チームラボの「憑依する滝、人工衛星の重力」。流れ落ちる滝を受けるのは「だいち2号」の実物大模型。

チームラボの「憑依する滝、人工衛星の重力」。流れ落ちる滝を受けるのは「だいち2号」の実物大模型。

 圧巻が出口近くにある高さ19mの滝。流れ落ちる大量の水を受けるのは「だいち2号」の実物大模型。チームラボのプロジェクションマッピング「憑依する滝、人工衛星の重力」だ。質量を持った衛星に引き込まれる水や粒子間の相互作用を計算。だいち2号にぶつかり跳ね上がった水は人工衛星のまわりを衛星し(周回し)、消えていく。チームラボは「憑依する滝」シリーズでお城や車にも滝を当てている。かつて日本人は滝を生命のように感じ、人間も自然の一部という自然観を持っていたことから発想を得たようだ。チームラボ代表の猪子寿之氏いわく「宇宙と人の関係性を問う作品」。

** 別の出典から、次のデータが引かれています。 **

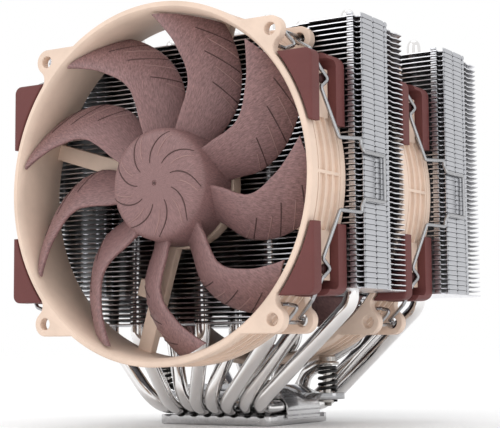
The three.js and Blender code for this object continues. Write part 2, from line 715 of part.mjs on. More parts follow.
function mountingBar() {
  const tip = SCREW_REACH + BAR_WIDTH / 2;
  const lower = [
    [-tip, BAR_END],
    [-BAR_SLOPE_END, BAR_END],
    [-BAR_FLAT, BAR_MIDDLE],
    [BAR_FLAT, BAR_MIDDLE],
    [BAR_SLOPE_END, BAR_END],
    [tip, BAR_END],
  ];
  const upper = lower.map(([x, z]) => [x, z + BAR_THICKNESS]).reverse();
  const strip = plate([...lower, ...upper], -BAR_WIDTH / 2, BAR_WIDTH / 2).rotateX(Math.PI / 2);
  const outline = roundedRectangle(2 * tip, BAR_WIDTH, BAR_WIDTH / 2 - 0.01, 4);
  let solid = solidOf(strip).intersect(solidOf(plate(outline, 0, 40)));
  for (const x of atBoth(SCREW_REACH)) {
    solid = solid.subtract(solidOf(rod(SCREW_HOLE, 0, 40, 12).translate(x, 0, 0)));
  }
  for (const x of atBoth(BAR_SCREW_REACH)) {
    solid = solid.subtract(solidOf(rod(BAR_SCREW_HOLE, 0, 40, 10).translate(x, 0, 0)));
  }
  return piece('mounting_bar', solid, STEEL());
}

function barScrew(name, x) {
  const seat = BAR_MIDDLE + BAR_THICKNESS + GAP;
  const body = turned([
    [0, BLOCK_TOP - 2],
    [1.3, BLOCK_TOP - 2],
    [1.3, seat],
    [2.8, seat],
    [2.4, seat + 1.4],
    [0, seat + 1.4],
  ], 10);
  return piece(name, body.translate(x, 0, 0), STEEL());
}

const SPRING_SEAT = BAR_END + BAR_THICKNESS + GAP;

function spring(name, x) {
  const stepsPerTurn = 8;
  const count = Math.round(SPRING_TURNS * stepsPerTurn);
  const low = SPRING_SEAT + SPRING_WIRE;
  const high = SPRING_TOP - SPRING_WIRE;
  const points = Array.from({ length: count + 1 }, (_, i) => {
    const [dx, dy] = polar(SPRING_RADIUS, 2 * Math.PI * i / stepsPerTurn);
    return new THREE.Vector3(x + dx, dy, low + (high - low) * i / count);
  });
  return piece(name, bentRod(points, SPRING_WIRE, 4), BLACK_STEEL());
}

function springScrew(name, x) {
  const headLow = SPRING_TOP + GAP;
  const body = turned([
    [0, SCREW_TIP],
    [1.6, SCREW_TIP],
    [1.6, BAR_END - 1.8],
    [SHANK_RADIUS, BAR_END - 1.8],
    [SHANK_RADIUS, headLow],
    [4.7, headLow],
    [4.7, headLow + 1.2],
    [3.6, headLow + 1.6],
    [3.6, headLow + 3.4],
    [3, headLow + 4],
    [0, headLow + 4],
  ], 12);
  return piece(name, body.translate(x, 0, 0), STEEL());
}

function retainingClip(name, x) {
  const high = BAR_END - GAP;
  return piece(name, tubeRing(4, SHANK_RADIUS + 0.35, high - 0.9, high, 12).translate(x, 0, 0), STEEL());
}

// ---- Assembly ----
const cooler = new THREE.Group();

cooler.add(fan('front_fan', -FAN_PITCH));
cooler.add(fan('middle_fan', 0));

const rearEdge = FACE + TOWER_CLEARANCE;
const stackEdges = { front: -rearEdge - TOWER_DEPTH, rear: rearEdge };
cooler.add(finStack('front', stackEdges.front), finStack('rear', stackEdges.rear));
PIPES.forEach((pipe, i) => cooler.add(heatPipe(i, pipe, stackEdges)));

cooler.add(basePlate(), baseBlock(), mountingBar());
cooler.add(barScrew('bar_screw_left', -BAR_SCREW_REACH), barScrew('bar_screw_right', BAR_SCREW_REACH));
for (const [side, x] of [['left', -SCREW_REACH], ['right', SCREW_REACH]]) {
  cooler.add(spring(`spring_${side}`, x), springScrew(`spring_screw_${side}`, x));
  cooler.add(retainingClip(`retaining_clip_${side}`, x));
}

export default cooler;
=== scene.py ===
"""Looks of the dual-tower CPU cooler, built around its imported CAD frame."""
import math

import bmesh
import bpy
from mathutils import Matrix, Vector


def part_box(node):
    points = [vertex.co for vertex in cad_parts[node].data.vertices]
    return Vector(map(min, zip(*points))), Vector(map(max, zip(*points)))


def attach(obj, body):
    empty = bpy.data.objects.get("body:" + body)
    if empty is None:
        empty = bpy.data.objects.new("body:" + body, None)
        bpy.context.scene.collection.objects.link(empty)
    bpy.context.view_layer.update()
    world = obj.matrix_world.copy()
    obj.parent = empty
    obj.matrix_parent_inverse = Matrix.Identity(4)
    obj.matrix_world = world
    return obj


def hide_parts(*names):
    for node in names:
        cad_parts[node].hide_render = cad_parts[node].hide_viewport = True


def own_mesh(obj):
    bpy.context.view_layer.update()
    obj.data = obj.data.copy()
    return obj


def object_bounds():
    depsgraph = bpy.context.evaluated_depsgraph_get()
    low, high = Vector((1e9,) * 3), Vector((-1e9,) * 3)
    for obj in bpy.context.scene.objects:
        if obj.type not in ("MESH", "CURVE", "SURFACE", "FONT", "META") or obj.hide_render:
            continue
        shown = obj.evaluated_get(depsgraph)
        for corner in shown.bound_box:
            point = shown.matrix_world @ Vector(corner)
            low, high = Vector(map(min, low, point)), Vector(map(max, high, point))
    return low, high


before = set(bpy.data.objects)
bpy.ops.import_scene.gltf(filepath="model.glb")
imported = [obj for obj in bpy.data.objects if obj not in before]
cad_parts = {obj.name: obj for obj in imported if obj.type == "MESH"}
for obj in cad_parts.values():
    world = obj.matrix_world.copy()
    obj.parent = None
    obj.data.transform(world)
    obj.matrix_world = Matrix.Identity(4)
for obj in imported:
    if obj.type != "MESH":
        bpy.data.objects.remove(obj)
cad_low, cad_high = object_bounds()

MM = 0.001
TAU = 2 * math.pi

# ---- Places, read from the frame (metres) ----
FAN_PREFIXES = ("front", "middle")


def centre_of(node):
    low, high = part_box(node)
    return (low + high) / 2


fan_centres = {name: centre_of(f"{name}_fan_frame") for name in FAN_PREFIXES}
stack_boxes = {name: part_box(f"{name}_fin_stack") for name in ("front", "rear")}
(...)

 宇宙を軸に、様々なアプローチの作品が大集合した展覧会。6月29日(日)には詩人の谷川俊太郎氏による朗読会「となりの宇宙」が開催されるほか、様々なイベントを企画している。

 宇宙×芸術というテーマでは、以前に取材したアーティスト・ヤノベケンジさんの言葉を思いだす。ヤノベさんは宇宙飛行士に応募しようかと真剣に考えたそうだ。なぜなら「クリエーターは美の神様の召使い。自分の肉体や魂、命まで捧げる気持ちで新しい体験をし、新しい美の概念を発掘しようとする存在」と考えているから。「(宇宙に行き)精神や意識を変えてしまうような体験をすることで、新しい美を生み出せる。その意味で本当の宇宙での芸術実験はどこもできていない。日本からならできると思います」と語っていた。

 宇宙芸術への関心の高さは、宇宙を身近に感じたい一方で、新しい美や衝撃に出会いたいという期待の表れでもあるのではないだろうか。次の段階では、アーティスト自身が宇宙に行ってほしい。新しい美の概念を生み、魂が揺さぶられるような突き抜けた作品を期待したい。